▸ **Set task**: Reproduce only the lines from the one containing "make_housing(white)" through the one containing "obj.matrix_parent_inverse = Matrix.Identity(4)", exactly as written and with both ends included.
━━━━━━━━━━
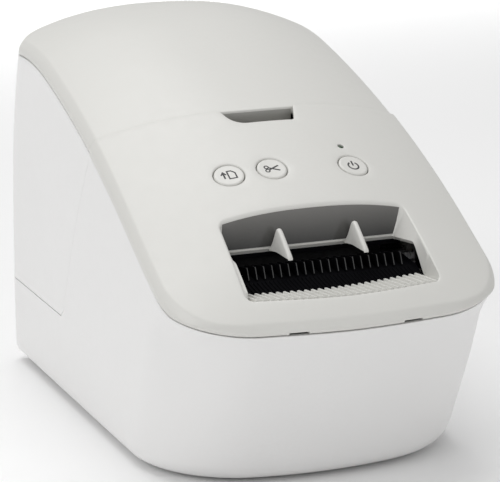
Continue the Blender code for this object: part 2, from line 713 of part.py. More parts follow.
def make_print_head(ceramic, aluminium, steel, spring_look):
    head_y = (PLATEN[0] - 7.0, PLATEN[0] + 7.0)
    block("print_head", (-34.0, head_y[0], 72.4), (34.0, head_y[1], 73.8), ceramic)
    sink = block("heat_sink", (-35.0, head_y[0] - 1.0, 74.1), (35.0, head_y[1] + 2.0, 78.4), aluminium)
    for i in range(5):
        low = head_y[0] + 1.4 + i * 3.0
        cut_away(sink, block(f"sink_slot_{i}", (-40.0, low, 75.8), (40.0, low + 1.4, 85.0), None))
    arm_y, arm_z = HEAD_PIVOT
    sheet = [(head_y[0] - 1.0, 78.7), (head_y[1] + 5.0, 78.7), (arm_y + 3.0, arm_z - 3.2), (arm_y + 4.6, arm_z)]
    sheet += [(arm_y + 3.0, arm_z + 3.2), (head_y[1] + 5.0, 79.9), (head_y[0] - 1.0, 79.9)]
    bracket = prism("head_bracket", "x", sheet, -36.0, 36.0, steel, origin=(0.0, *HEAD_PIVOT))
    cut_away(bracket, rod("bracket_bore", "x", HEAD_PIVOT, 1.9, -40.0, 40.0, None, 16))
    cut_away(bracket, block("bracket_window", (-26.0, -31.0, 70.0), (26.0, -24.0, 95.0), None))
    rod("head_pivot_pin", "x", HEAD_PIVOT, 1.5, -49.0, 49.0, steel, 16)
    for name, x in (("left", -22.0), ("right", 22.0)):
        coil_spring(f"head_spring_{name}", (x, PLATEN[0]), 80.2, 85.3, spring_look)
    bar = [(-50.0, 85.6), (-38.0, 85.6), (-38.0, 87.0), (-50.0, 87.0)]
    prism("head_crossbar", "x", bar, -PLATE_X + GAP, PLATE_X - GAP, steel)


def coil_spring(name, centre, low, high, look, turns=3, radius=2.4, wire=0.45):
    """A compression spring standing along Z, swept round a helix."""
    steps, sides = turns * 12, 6
    rings = []
    rise = (high - low - 2 * wire) / steps
    slope = math.atan2(rise * 12, 2 * math.pi * radius)
    for k in range(steps + 1):
        angle = 2 * math.pi * k / 12
        out = Vector((math.cos(angle), math.sin(angle), 0.0))
        along = Vector((-math.sin(angle) * math.cos(slope), math.cos(angle) * math.cos(slope), math.sin(slope)))
        up = out.cross(along)
        middle = Vector((*centre, low + wire + k * rise)) + out * radius
        turn = [2 * math.pi * i / sides for i in range(sides)]
        rings.append([middle + wire * (math.cos(t) * out + math.sin(t) * up) for t in turn])
    return tube_of(name, rings, look, origin=(*centre, low))


def cutter_axis():
    return BLADE_Y[0] - CUTTER_TEETH * RACK_MODULE / 2 - 1.0, 60.5


def make_cutter(steel, gear_look, motor_look):
    block("fixed_blade", (-36.0, -58.6, 73.6), (36.0, -57.2, 79.8), steel)
    edge = [(-35.0, 52.0), (41.5, 52.0), (41.5, 70.0), (35.0, 70.0), (35.0, 71.0), (-35.0, 68.6)]
    blade = prism("moving_blade", "y", edge, BLADE_Y[0], BLADE_Y[1], steel, origin=(0.0, BLADE_Y[0], 70.0))
    pitch, axis = math.pi * RACK_MODULE, cutter_axis()
    line = axis[0] + CUTTER_TEETH * RACK_MODULE / 2
    root, tip = line + 1.15 * RACK_MODULE, line - 0.9 * RACK_MODULE
    rack = [(BLADE_Y[0] + 0.8, 52.2), (root, 52.2)]
    for k in range(-4, 3):
        middle = axis[1] + (k + 0.5) * pitch
        if middle + 0.3 * pitch < 69.8:
            rack += [(root, middle - 0.27 * pitch), (tip, middle - 0.12 * pitch)]
            rack += [(tip, middle + 0.12 * pitch), (root, middle + 0.27 * pitch)]
    rack += [(root, 69.8), (BLADE_Y[0] + 0.8, 69.8)]
    add_on(blade, prism("blade_rack", "x", rack, 37.0, 41.2, None))
    gear("cutter_pinion", axis, CUTTER_TEETH, RACK_MODULE, 0.0, 1.5, (37.3, 41.0), gear_look)
    body = [(0.0, 58.0), (9.0, 58.0), (9.0, 47.6), (1.2, 47.6), (1.2, 36.0), (0.0, 36.0)]
    turned("cutter_motor", "x", axis, body, motor_look, 24)


def make_roll_bay(look):
    radius, half = 46.0, 40.0
    span = arc(ROLL, radius + WALL, 180.0, 360.0, 15)
    bay = prism("roll_bay", "x", [*span, (ROLL[0] + radius + WALL, 66.0), (ROLL[0] - radius - WALL, 66.0)],
                -half - WALL, half + WALL, look)
    inner = arc(ROLL, radius, 180.0, 360.0, 15)
    inner += [(ROLL[0] + radius, 80.0), (ROLL[0] - radius, 80.0)]
    cut_away(bay, prism("bay_hollow", "x", inner, -half, half, None))
    notch = arc(ROLL, JOURNAL_R + GAP, 180.0, 360.0, 9)
    notch += [(ROLL[0] + JOURNAL_R + GAP, 80.0), (ROLL[0] - JOURNAL_R - GAP, 80.0)]
    cut_away(bay, prism("journal_notch", "x", notch, -60.0, 60.0, None))


def make_label_roll(spool_look, core_look, paper_look):
    half = TAPE_WIDTH / 2
    profile = [(0.0, -42.2), (JOURNAL_R, -42.2), (JOURNAL_R, -36.0), (14.0, -36.0), (14.0, -33.0)]
    profile += [(SPOOL_R, -33.0), (SPOOL_R, 33.0), (14.0, 33.0), (14.0, 36.0), (JOURNAL_R, 36.0)]
    profile += [(JOURNAL_R, 42.2), (0.0, 42.2)]
    turned("label_spool", "x", ROLL, profile, spool_look, 28)
    ring("label_core", "x", ROLL, 9.7, 12.2, -half - 0.6, half + 0.6, core_look, 28)
    ring("label_paper", "x", ROLL, 12.6, ROLL_R, -half, half, paper_look, 40)


def make_electronics(board, plastic, metal, dark):
    block("main_board", (-42.0, -72.0, 12.0), (42.0, -8.0, 13.6), board)
    for name, x in (("left", -38.0), ("right", 38.0)):
        hole = rod(f"board_hole_{name}", "z", (x, -14.0), 1.8, 8.0, 18.0, None, 12)
        cut_away(bpy.data.objects["main_board"], hole)
        head = [(0.0, 6.4), (1.5, 6.4), (1.5, 13.9), (2.8, 13.9), (2.8, 15.4), (0.0, 15.4)]
        turned(f"board_screw_{name}", "z", (x, -14.0), head, metal, 12)
    block("power_supply", (-40.0, -3.0, 8.0), (40.0, 14.0, 26.0), dark)
    inlet = block("power_inlet", (-44.6, 86.0, 11.4), (-21.4, 106.0, 26.6), plastic)
    cut_away(inlet, block("inlet_socket", (-42.4, 92.0, 14.4), (-23.6, 110.0, 23.6), None))
    for i, x in enumerate((-37.0, -29.0)):
        add_on(inlet, rod(f"inlet_pin_{i}", "y", (x, 19.0), 1.2, 90.0, 101.0, None, 10))
    usb = block("usb_socket", (23.4, 88.0, 12.4), (36.6, 105.6, 24.6), metal)
    cut_away(usb, block("usb_mouth", (24.6, 92.0, 13.6), (35.4, 110.0, 23.4), None))
    add_on(usb, block("usb_tongue", (27.0, 90.0, 17.0), (33.0, 102.0, 20.0), None))


def make_hinge_and_hooks(steel, plastic):
    rod("hinge_pin", "x", (HINGE_Y, HINGE_Z), PIN_R, -BOSS_OUT + 0.4, BOSS_OUT - 0.4, steel, 16)
    for name, side in (("left", -1), ("right", 1)):
        low, high = sorted((side * 40.0, side * 44.0))
        hook = [(2.0, 96.0), (0.2, 97.4), (2.0, 99.0), (2.0, 120.0), (5.0, 120.0), (5.0, 96.0)]
        tab = prism(f"lid_hook_{name}", "x", hook, low, high, plastic)
        boolean(tab, "INTERSECT", envelope(f"under_lid_{name}", -SKIN - UNDER_GAP, panel=False))
    catch = [(-3.6, 88.3), (-3.6, 96.5), (-0.6, 96.5), (-0.6, 92.0), (0.2, 88.3)]
    prism("lid_catch", "x", catch, -PLATE_X - PLATE_T, PLATE_X + PLATE_T, steel)


def main():
    clear_scene()
    white = material("white_plastic", (0.82, 0.82, 0.81), 0.42)
    grey = material("grey_plastic", (0.72, 0.71, 0.68), 0.45)
    pale = material("outlet_plastic", (0.70, 0.69, 0.66), 0.45)
    black = material("black_plastic", (0.02, 0.02, 0.02), 0.5)
    dark = material("dark_plastic", (0.09, 0.09, 0.1), 0.55)
    rubber = material("rubber", (0.03, 0.03, 0.03), 0.85)
    steel = material("steel", (0.6, 0.6, 0.62), 0.3, 1.0)
    aluminium = material("aluminium", (0.75, 0.76, 0.78), 0.35, 1.0)
    gears = material("gear_plastic", (0.85, 0.84, 0.78), 0.4)
    motor = material("motor_can", (0.45, 0.45, 0.47), 0.35, 1.0)
    board = material("circuit_board", (0.05, 0.22, 0.12), 0.5)
    ceramic = material("ceramic", (0.9, 0.89, 0.85), 0.3)
    paper = material("label_paper", (0.9, 0.9, 0.87), 0.8)
    card = material("card", (0.55, 0.43, 0.29), 0.85)
    light = material("light_pipe", (0.35, 0.5, 0.35), 0.2)

    make_housing(white)
    make_lid_shell(white)
    make_front_panel(grey)
    make_lid_skin(grey)
    make_outlet(pale)
    make_label_guide(black)
    make_grip_pocket(pale)
    make_buttons(grey, light)
    make_button_board(board, black)
    make_bottom(dark, rubber, steel)
    make_side_plates(steel)
    make_feed(steel, rubber, gears, gears, motor)
    make_print_head(ceramic, aluminium, steel, steel)
    make_cutter(steel, gears, motor)
    make_roll_bay(dark)
    make_label_roll(black, card, paper)
    make_electronics(board, black, steel, dark)
    make_hinge_and_hooks(steel, dark)


main()
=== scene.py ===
import math

import bmesh
import bpy
import numpy as np
from mathutils import Matrix, Vector
from mathutils.geometry import delaunay_2d_cdt


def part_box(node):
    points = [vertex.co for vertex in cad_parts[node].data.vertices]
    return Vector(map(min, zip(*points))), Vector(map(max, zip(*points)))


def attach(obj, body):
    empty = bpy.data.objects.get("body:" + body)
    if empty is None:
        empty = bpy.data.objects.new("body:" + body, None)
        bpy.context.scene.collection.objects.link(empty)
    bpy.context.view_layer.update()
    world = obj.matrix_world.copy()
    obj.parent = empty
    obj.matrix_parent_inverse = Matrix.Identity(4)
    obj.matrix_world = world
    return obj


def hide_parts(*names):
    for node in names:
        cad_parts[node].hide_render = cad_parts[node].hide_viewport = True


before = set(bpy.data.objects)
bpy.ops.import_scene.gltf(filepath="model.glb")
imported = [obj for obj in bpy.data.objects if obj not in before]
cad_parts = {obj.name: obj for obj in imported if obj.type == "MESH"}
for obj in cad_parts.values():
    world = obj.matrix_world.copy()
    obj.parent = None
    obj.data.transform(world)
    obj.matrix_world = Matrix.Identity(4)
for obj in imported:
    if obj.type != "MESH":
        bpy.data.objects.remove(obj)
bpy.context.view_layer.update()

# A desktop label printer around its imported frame. Sizes are in millimetres until a mesh is made, and
# heights count from a datum above the table, as they do in the CAD.
MM = 0.001
DATUM_Z = 3.8
SHARP_ANGLE = 35.0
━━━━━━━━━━
▸ **Complete answer**:
    make_housing(white)
    make_lid_shell(white)
    make_front_panel(grey)
    make_lid_skin(grey)
    make_outlet(pale)
    make_label_guide(black)
    make_grip_pocket(pale)
    make_buttons(grey, light)
    make_button_board(board, black)
    make_bottom(dark, rubber, steel)
    make_side_plates(steel)
    make_feed(steel, rubber, gears, gears, motor)
    make_print_head(ceramic, aluminium, steel, steel)
    make_cutter(steel, gears, motor)
    make_roll_bay(dark)
    make_label_roll(black, card, paper)
    make_electronics(board, black, steel, dark)
    make_hinge_and_hooks(steel, dark)


main()
=== scene.py ===
import math

import bmesh
import bpy
import numpy as np
from mathutils import Matrix, Vector
from mathutils.geometry import delaunay_2d_cdt


def part_box(node):
    points = [vertex.co for vertex in cad_parts[node].data.vertices]
    return Vector(map(min, zip(*points))), Vector(map(max, zip(*points)))


def attach(obj, body):
    empty = bpy.data.objects.get("body:" + body)
    if empty is None:
        empty = bpy.data.objects.new("body:" + body, None)
        bpy.context.scene.collection.objects.link(empty)
    bpy.context.view_layer.update()
    world = obj.matrix_world.copy()
    obj.parent = empty
    obj.matrix_parent_inverse = Matrix.Identity(4)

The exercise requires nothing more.